No muy lejos de allí, caminando en dirección hacia el sur de la capital, si a uno le han quedado ganas de proseguir la visita a otro camposanto, se encuentra el único cementerio privado de París, el de Picpus, que puede ser visitado por la tarde. Está muy cerca de la Place de la Nation y más o menos donde hoy hay una escultura estuvo la guillotina. Allí fueron enterradas en fosas comunes muchas de las víctimas de aquellos once meses del régimen del Terror instaurado por Robespierre a finales del XVIII, tras la caída de la monarquía, y fue esta circunstancia la que hizo que los familiares más pudientes de los asesinados compraran el cementerio y así poder ser enterrados junto a sus parientes.

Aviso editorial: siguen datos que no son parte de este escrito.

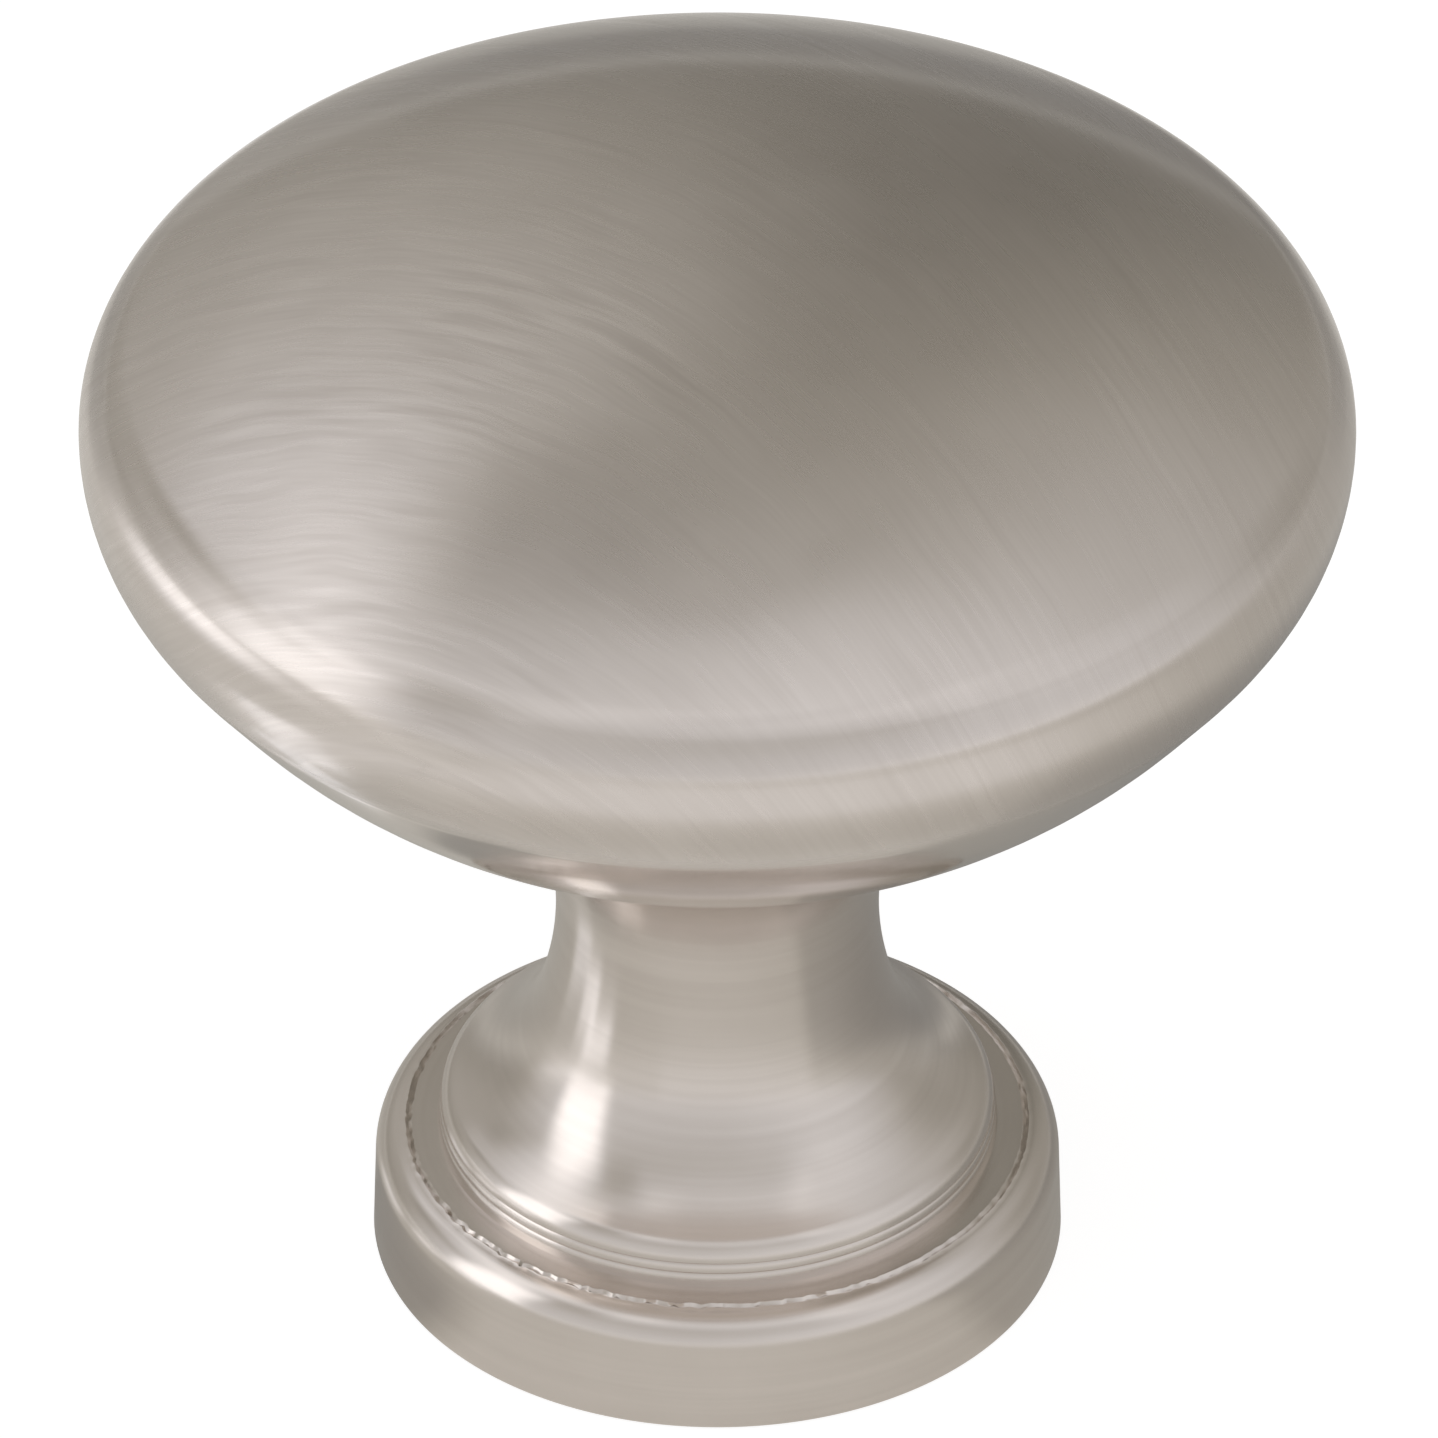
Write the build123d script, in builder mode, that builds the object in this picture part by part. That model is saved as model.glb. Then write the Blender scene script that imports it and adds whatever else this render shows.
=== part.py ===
from build123d import *
import os
from math import asin, atan2, cos, degrees, radians, sin, tan

# Cabinet knob, turned from one piece: a shallow domed head on a waisted neck that flares
# into a rolled lip over a round foot. The foot's flat back sits on the door or drawer
# front, and a machine screw comes through the door into the tapped hole.
# Millimetres. The axis of the knob is Z, and the flat back of the foot lies at Z = 0.

# Head
overall_height = 31.2
head_radius = 16.0
dome_radius = 28.8
rim_radius = 2.55
side_radius = 4.2
side_turn = 38.0
slant_length = 1.4
belly_radius = 15.4

# Neck and the flare below it
waist_radius = 4.08
waist_height = 10.2
lower_neck_radius = 10.1
lower_neck_angle = 15.2
flare_radius = 5.28
flare_angle = 42.4

# Foot
foot_radius = 8.73
foot_height = 3.25
foot_wall_draft = 1.5
shoulder_rounding = 1.05
back_edge_rounding = 0.08

# Rolled lip at the bottom of the flare, standing on the foot's top
lip_rounding = 0.73
lip_edge_slope = 6.0

# Fine groove turned into the top of the foot where its shoulder begins
groove_inset = 0.9
groove_width = 0.16
groove_depth = 0.08

# Tapped hole for the mounting screw, at its thread's minor diameter
screw_hole_radius = 1.73
screw_hole_depth = 12.0
drill_point_angle = 118.0
hole_mouth_chamfer = 0.4

# The head's profile runs from the top of the dome outwards, down round the rim and in again.
# The dome meets the rim where both have the same tangent, which sets the dome's angle.
dome_turn = degrees(asin((head_radius - rim_radius) / (dome_radius - rim_radius)))
rim_turn = 90 - dome_turn

# Centre of the belly's arc, worked out along the profile
widest_height = overall_height - dome_radius + (dome_radius - rim_radius) * cos(radians(dome_turn))
side_end_radius = head_radius - side_radius * (1 - cos(radians(side_turn)))
side_end_height = widest_height - side_radius * sin(radians(side_turn))
belly_start_radius = side_end_radius - slant_length * sin(radians(side_turn))
belly_start_height = side_end_height - slant_length * cos(radians(side_turn))
belly_centre_radius = belly_start_radius - belly_radius * cos(radians(side_turn))
belly_centre_height = belly_start_height + belly_radius * sin(radians(side_turn))

# The neck's upper sweep leaves the waist upright and meets the belly tangentially, so the
# two centres lie belly_radius + upper_sweep apart
rise = belly_centre_height - waist_height
offset_in = waist_radius - belly_centre_radius
upper_sweep = (rise**2 + offset_in**2 - belly_radius**2) / (2 * (belly_radius - offset_in))
upper_sweep_turn = degrees(atan2(rise, offset_in + upper_sweep))
belly_turn = upper_sweep_turn - side_turn

# Corner of the foot's top, and the groove's place
foot_top_radius = foot_radius - foot_height * tan(radians(foot_wall_draft))
groove_radius = foot_radius - groove_inset

# The lip rolls over from the flare's slope to the slope of its own edge
lip_turn = lower_neck_angle + flare_angle - lip_edge_slope

# The tapped hole ends in the cone that the drill leaves
drill_point_height = screw_hole_radius / tan(radians(drill_point_angle / 2))

os.makedirs("parts", exist_ok=True)


def corner(sketch, radius, height):
    """The corner of a half section nearest to a radius and a height."""
    return sketch.vertices().sort_by_distance((radius, height))[:1]


with BuildPart() as knob:
    # Half section of the knob, turned about its axis
    with BuildSketch(Plane.XZ) as section:
        with BuildLine():
            top = (0, overall_height)
            dome = JernArc(top, (1, 0), dome_radius, -dome_turn)
            rim = JernArc(dome @ 1, dome % 1, rim_radius, -rim_turn)
            side = JernArc(rim @ 1, rim % 1, side_radius, -side_turn)
            slant = Line(side @ 1, side @ 1 + (side % 1) * slant_length)
            belly = JernArc(slant @ 1, slant % 1, belly_radius, -belly_turn)
            upper_neck = JernArc(belly @ 1, belly % 1, upper_sweep, upper_sweep_turn)
            lower_neck = JernArc(upper_neck @ 1, upper_neck % 1, lower_neck_radius, lower_neck_angle)
            flare = JernArc(lower_neck @ 1, lower_neck % 1, flare_radius, flare_angle)
            lip = JernArc(flare @ 1, flare % 1, lip_rounding, -lip_turn)
            lip_edge_length = ((lip @ 1).Y - foot_height) / cos(radians(lip_edge_slope))
            lip_edge = Line(lip @ 1, lip @ 1 + (lip % 1) * lip_edge_length)
            Polyline(
                lip_edge @ 1,
                (foot_top_radius, foot_height),
                (foot_radius, 0),
                (0, 0),
                top,
            )
        make_face()
        fillet(corner(section, foot_top_radius, foot_height), shoulder_rounding)
        fillet(corner(section, foot_radius, 0), back_edge_rounding)
    revolve(axis=Axis.Z)

    # Groove in the foot's top
    with BuildSketch(Plane.XZ):
        with BuildLine():
            Polyline(
                (groove_radius - groove_width / 2, foot_height),
                (groove_radius, foot_height - groove_depth),
                (groove_radius + groove_width / 2, foot_height),
                close=True,
            )
        make_face()
    revolve(axis=Axis.Z, mode=Mode.SUBTRACT)

    # Tapped hole with the drill's cone at its end and a chamfered mouth
    with BuildSketch(Plane.XZ):
        with BuildLine():
            Polyline(
                (0, 0),
                (screw_hole_radius + hole_mouth_chamfer, 0),
                (screw_hole_radius, hole_mouth_chamfer),
                (screw_hole_radius, screw_hole_depth),
                (0, screw_hole_depth + drill_point_height),
                close=True,
            )
        make_face()
    revolve(axis=Axis.Z, mode=Mode.SUBTRACT)

knob.part.label = "knob"
export_step(knob.part, "parts/knob.step")
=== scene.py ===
from math import asin, atan2, cos, degrees, pi, radians, sin, tan

import bpy
import numpy as np
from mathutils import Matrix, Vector


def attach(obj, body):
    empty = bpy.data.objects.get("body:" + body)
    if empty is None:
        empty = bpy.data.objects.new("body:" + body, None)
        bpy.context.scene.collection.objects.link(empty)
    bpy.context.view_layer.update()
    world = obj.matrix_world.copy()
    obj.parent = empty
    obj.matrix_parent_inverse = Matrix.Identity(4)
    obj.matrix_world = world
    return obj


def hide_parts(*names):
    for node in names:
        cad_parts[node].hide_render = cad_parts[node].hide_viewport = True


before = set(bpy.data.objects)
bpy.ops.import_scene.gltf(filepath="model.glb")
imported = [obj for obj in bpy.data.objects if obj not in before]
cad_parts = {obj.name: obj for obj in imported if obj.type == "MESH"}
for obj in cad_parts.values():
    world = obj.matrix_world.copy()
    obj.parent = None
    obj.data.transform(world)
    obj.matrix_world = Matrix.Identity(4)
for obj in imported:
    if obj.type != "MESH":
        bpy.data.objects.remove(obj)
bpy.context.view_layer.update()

# Sizes in millimetres, the same ones as the solid's, apart from the foot's top, whose slight fall
# and rounding are given further down. The axis of the knob is Z, and the flat back of the foot
# lies at Z = 0.
OVERALL_HEIGHT = 31.2
HEAD_RADIUS = 16.0
DOME_RADIUS = 28.8
RIM_RADIUS = 2.55
SIDE_RADIUS = 4.2
SIDE_TURN = 38.0
SLANT_LENGTH = 1.4
BELLY_RADIUS = 15.4
WAIST_RADIUS = 4.08
WAIST_HEIGHT = 10.2
LOWER_NECK_RADIUS = 10.1
LOWER_NECK_ANGLE = 15.2
FLARE_RADIUS = 5.28
FLARE_ANGLE = 42.4
LIP_ROUNDING = 0.73
LIP_EDGE_SLOPE = 6.0
FOOT_RADIUS = 8.73
FOOT_HEIGHT = 3.25
FOOT_WALL_DRAFT = 1.5
BACK_EDGE_ROUNDING = 0.08
GROOVE_INSET = 0.9
GROOVE_WIDTH = 0.16
GROOVE_DEPTH = 0.08
SCREW_HOLE_RADIUS = 1.73
SCREW_HOLE_DEPTH = 12.0
DRILL_POINT_ANGLE = 118.0
HOLE_MOUTH_CHAMFER = 0.4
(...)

En una de las fosas comunes del cementerio de Picpus reposan dieciséis monjas carmelitas de Compiègne, al norte de París, cuyo trágico destino inspiró al polémico escritor francés Georges Bernanos su obra Diálogos de carmelitas. Estas religiosas murieron en la guillotina y se dirigieron a su encuentro con la muerte entonando cánticos y obviando cualquier amenaza de sus verdugos para que cesaran sus salmos. Dice la leyenda que en el momento de subir al cadalso para ser ejecutadas, una tras otra, con la obediencia debida en las congregaciones religiosas, se iban arrodillando ante la madre superiora del convento y le solicitaba disciplinadamente: “Permiso para morir, madre superiora”. Más de uno y más de dos de nuestros muy ilustres parlamentarios presentes en el hemiciclo saben que, políticamente hablando, van a una muerte segura. Sin cánticos pero asumiendo con tanta disciplina como aquellas religiosas la política impuesta del dolce far niente. O el arte de que lo más fácil es no hacer nada.